I don’t know how long this hiatus will last. Honestly, I’m excited about the prospect of existing more fully in meatspace, rather than doing everything I do in the interest of transferring it to electronic written form. I want to do more snowboarding and mountain biking and rock climbing and get into silkscreening and take more photographs, and I enjoy the idea of not feeling obligated to broadcast my every action to the world.

If I start writing online again, even somewhere else completely, ye shalt know. Watch this space. Watch Rosco. Just. Watch.

There has also been idle talk of transforming the last five years of Cromlech/Dane’s Bored/Brainside Out into a book. Like, a real book, with paper and ink and glue and everything. If something like this is to be done, however, it will take some time. If something like this is worth doing, it’s worth doing right.

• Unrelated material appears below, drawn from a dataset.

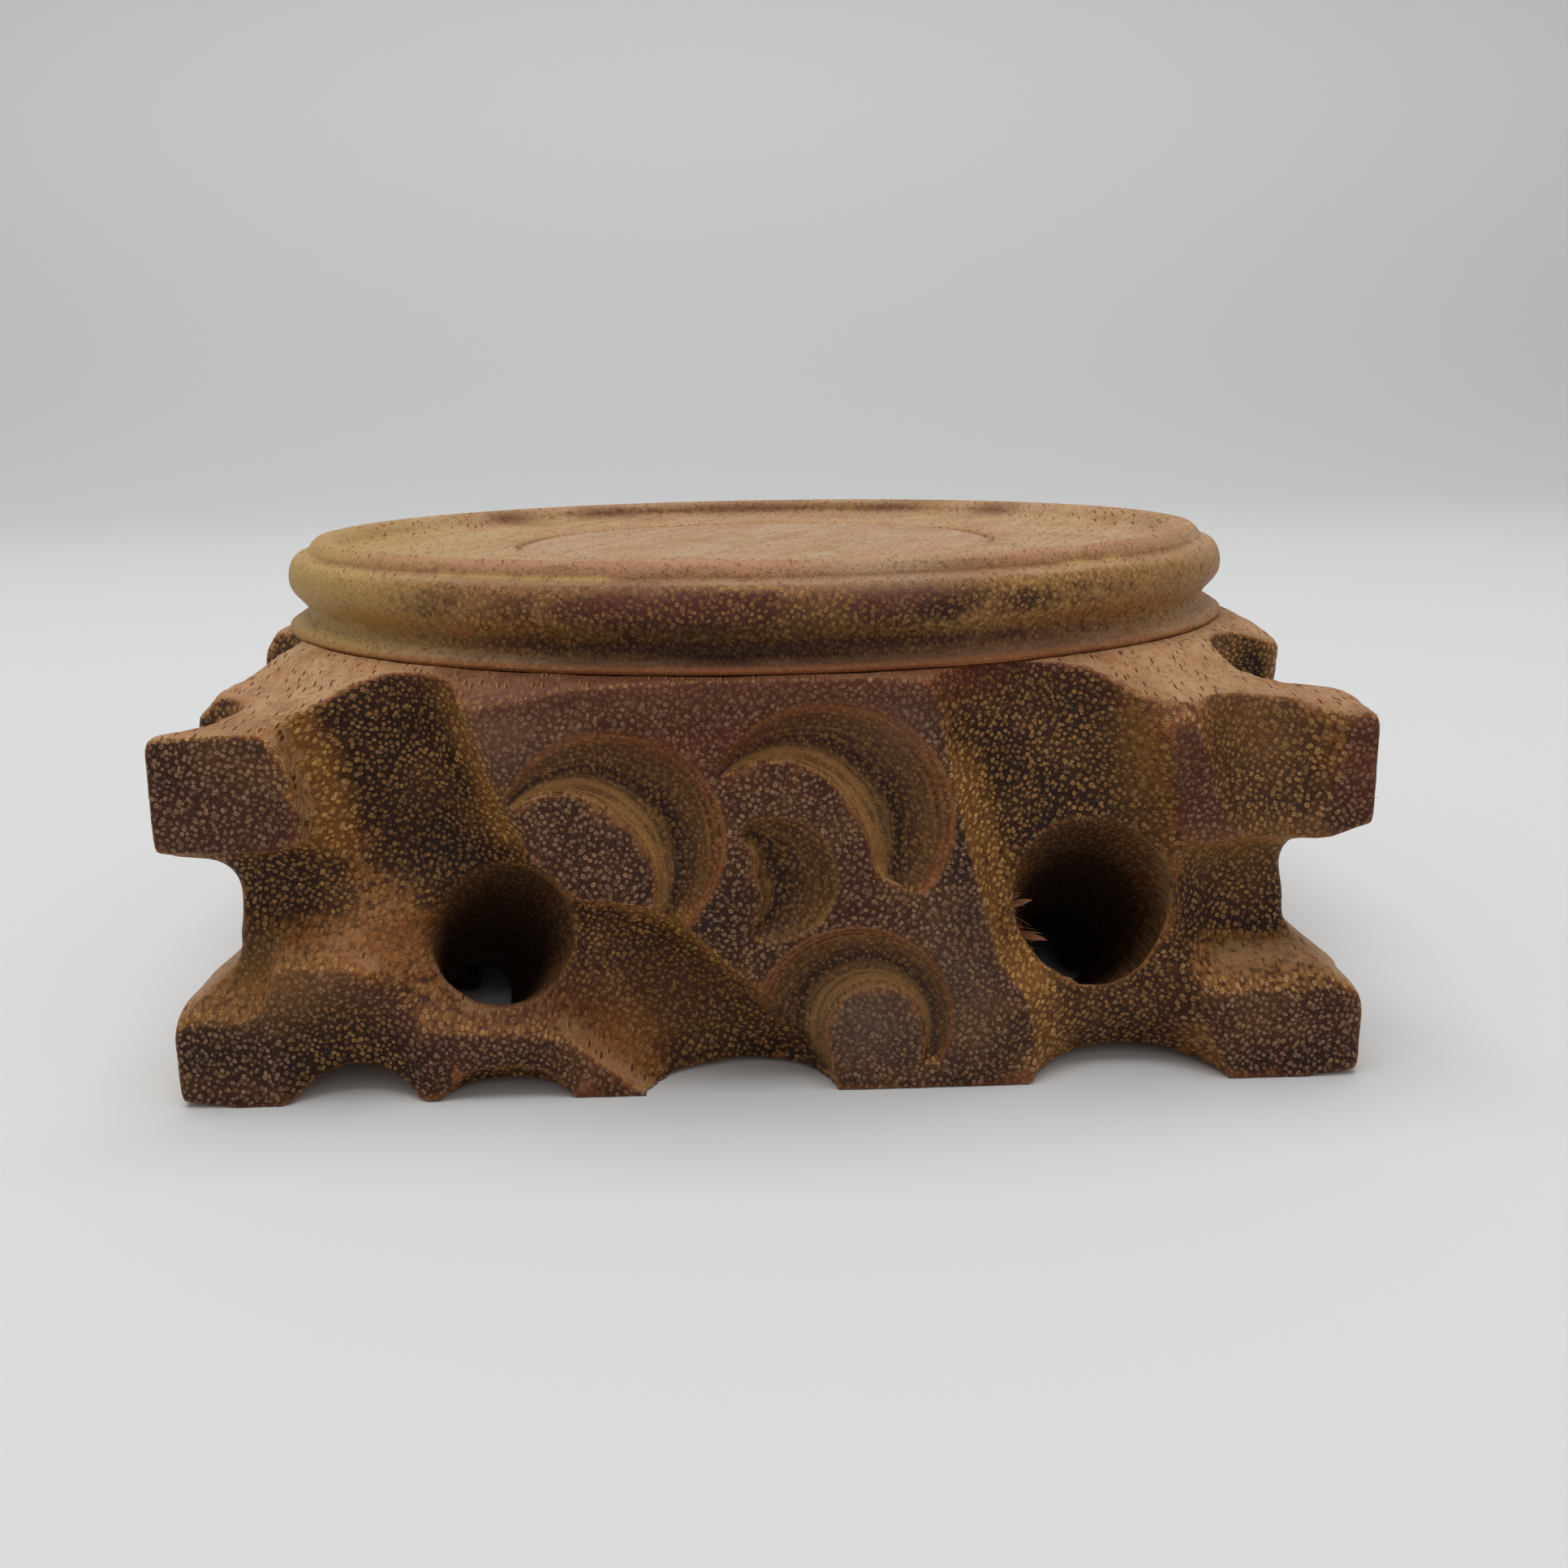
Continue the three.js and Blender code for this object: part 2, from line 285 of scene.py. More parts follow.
# The hollows run into each other softly
soft = bmesh.new()
for balls in hollow_shares.values():
    add_to(soft, stroke(balls))
on_all_sides(soft)
for quarter, balls in single_hollow_shares:
    part = stroke(balls)
    bmesh.ops.rotate(part, cent=(0, 0, 0), matrix=quarter_turn(quarter), verts=part.verts)
    add_to(soft, part)
soft_carving = new_piece("soft_carving", soft)
apply_to(soft_carving, "REMESH", mode="VOXEL", voxel_size=soft_step)
apply_to(soft_carving, "SMOOTH", factor=0.5, iterations=8)
cut_away(base, soft_carving)
apply_to(base, "REMESH", mode="VOXEL", voxel_size=fine_step)


def places_of(mesh):
    places = np.empty(len(mesh.vertices) * 3)
    mesh.vertices.foreach_get("co", places)
    return places.reshape(-1, 3)


def set_places(mesh, places):
    mesh.vertices.foreach_set("co", places.ravel())
    mesh.update()


def keep_in_block(mesh, places):
    places[:, :2] = np.clip(places[:, :2], -half_side, half_side)
    places[:, 2] = np.clip(places[:, 2], 0, base_height)
    set_places(mesh, places)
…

Anywho, I would like to sincerely thank all of you for reading. Whether this is your first time here or if you’ve been following the site since day one, this whole deal has certainly been a great journey and a wonderful pleasure. I’m curious to see what the next five years have in store.


Wow Dane. I’m going to miss your blog, it was a lot of fun to read.
Congrats on the redesign, it looks *GREAT*…and smells nice too.
Good luck with the company.

Thanks, Hal! It’s been a lot of fun to write, too.
We’ll see how long this hiatus lasts. As it stands, right now I need a break to figure out which direction(s) I want to go with the whole interwebnet publishing thing.